If I have to write it from scratch, what's a really simple but good enough hash algorithm? I could use SHA1 but I think it would be overkill. I could just xor all the hashes of the items, but I think that would have some nasty collision properties. I don't care if computing hashes is blazingly fast, but I don't want my hash table to slow to linear on data sets with some particular distribution. What I'd like is something so simple that I can memorize it. Bonus if you can explain (or link to) why it works.

Jim Mischel · Accepted Answer · 2013-08-14T03:14:19.517

Be very careful here. If you create a GetHashCode method for a List<T> (or similar collection), then presumably it'll do something like this:

public override int GetHashCode()
{
    int hash = 13;
    foreach (var t in this)
    {
        // X is an operation (undefined here) that somehow combines
        // the previous hash value and the item's hash value
        hash = hash X t.GetHashCode();
    }
    return hash;
}

(I would suggest something like the Jenkins hash for computing the hash code. Also look into the Wang hash (or bit mixer).)

Unless you compute that value the first time and the cache it, you will end up iterating over all of the items every time GetHashCode is called.

So you've created a GetHashCode and Equals for your collection and you put an instance into a Dictionary. Now you have to be very careful not to change the collection (i.e. don't add or remove any items) or any of the items inside the collection. Otherwise the value of GetHashCode will change, and the dictionary won't work anymore.

I strongly suggest that if you want to use a collection as the key to a dictionary, you make very sure that the collection is immutable.

One other thing to consider. The concept of list equality isn't as simple as you indicate. For example, are the lists [1, 2, 3, 4, 5] and [5, 1, 3, 4, 2] equal? It rather depends on your definition of equality. Certainly A.Union(B) == A.Intersect(B), which means that they're equal if your definition of equality is "contain the same items." But if order matters, then the lists aren't equal.
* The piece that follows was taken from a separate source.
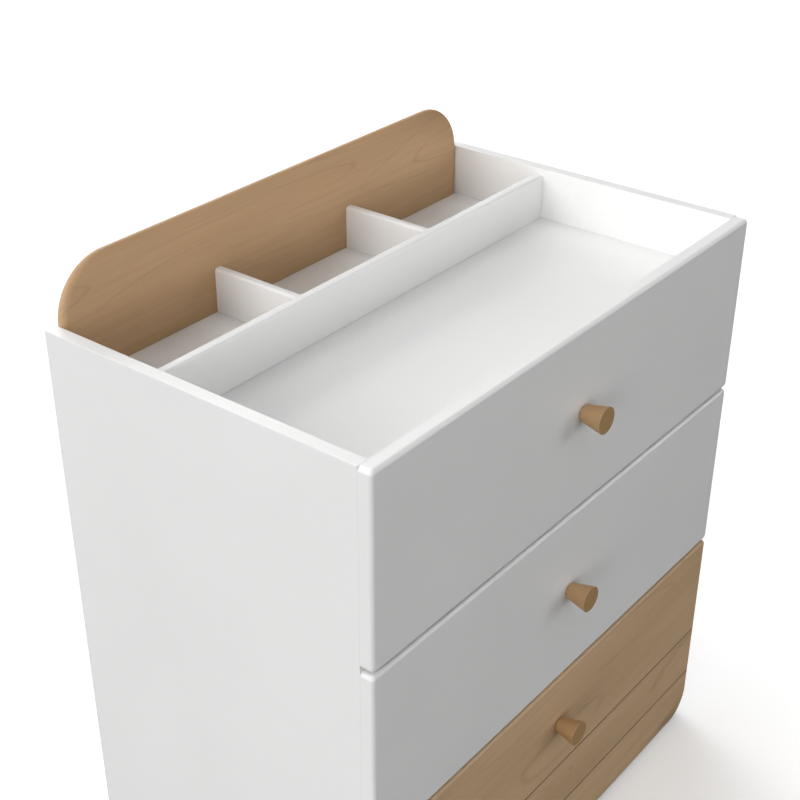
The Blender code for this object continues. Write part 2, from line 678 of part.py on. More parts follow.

If your definition is "contain the same items," then the hash code calculation I showed above isn't going to work because hash code computations are order dependent. So if you wanted to compute the hash code of those lists, you'd have to sort them first.

If the lists cannot contain duplicates, then computing equality is a matter of creating a hash set of one list and looking up each item from the other list in that hash set. If the lists can contain duplicates, then you either have to sort them to determine equality, or use some kind of dictionary with a count. And both of those imply that the objects contained in the list will implement some form of equality comparer, etc.

And some definitions of equality don't take duplicates into account at all. That is, [1, 2, 3] would be equal to [3, 3, 3, 2, 1, 1].

Considering the varying differences of equality and the effort it would have taken to allow for those and more in defining the behavior of List<T>, I can understand why whoever designed the collection classes didn't implement value equality. Especially considering that it's pretty uncommon to use a List<T> or similar collection as the key in a dictionary or hash table.

I'm not sure why someone downvoted this answer but my upvote was for a) the excellent point that if a list is to be used as a key in a collection, it would have to be immutable, and b) the point that the hash code for the collection should be cached to avoid recomputation cost (which is, again, easier if the collection is immutable). I'd upvote again, if I could, for the recently-added discussion of what it might mean in different cases for two lists to be equal, which is another important point to bear in mind. — Simon, Aug 14 '13 at 04:39
A lot of unsolicited information I already knew, not much on the actual hash algorithm. — morningstar, Aug 14 '13 at 15:59
@morningstar: Jenkins is simple and much better than "good enough." That you apparently already knew the unsolicited information was not evident from your question, and I tend to err on the side of too much information. — Jim Mischel, Aug 14 '13 at 18:20
Jenkins is still oriented to 8-bit data. At least from the Wikipedia link I deduce that it treats all 8 bits equally. Could treat each item's GetHashCode result as a sequence of 4 8-bit values. I guess that will work. I'll give best answer just for the link. — morningstar, Aug 15 '13 at 01:07

score 2 · Answer 2 · answered Aug 13 '13 at 23:52

2

In my experience, if you have a collection of things and you want to compute their hash, it is best to compute the hash for each individual object separately; collect all of those hash values into an array. Finally, compute the hash of your array of hash values.

All of the simpler techniques break down relatively quickly. (Like XORing the values together or multiplying by magic numbers and summing--these have all sorts of pathological failure cases.) The one extra array hash you compute at the end is a small cost and pays off overall.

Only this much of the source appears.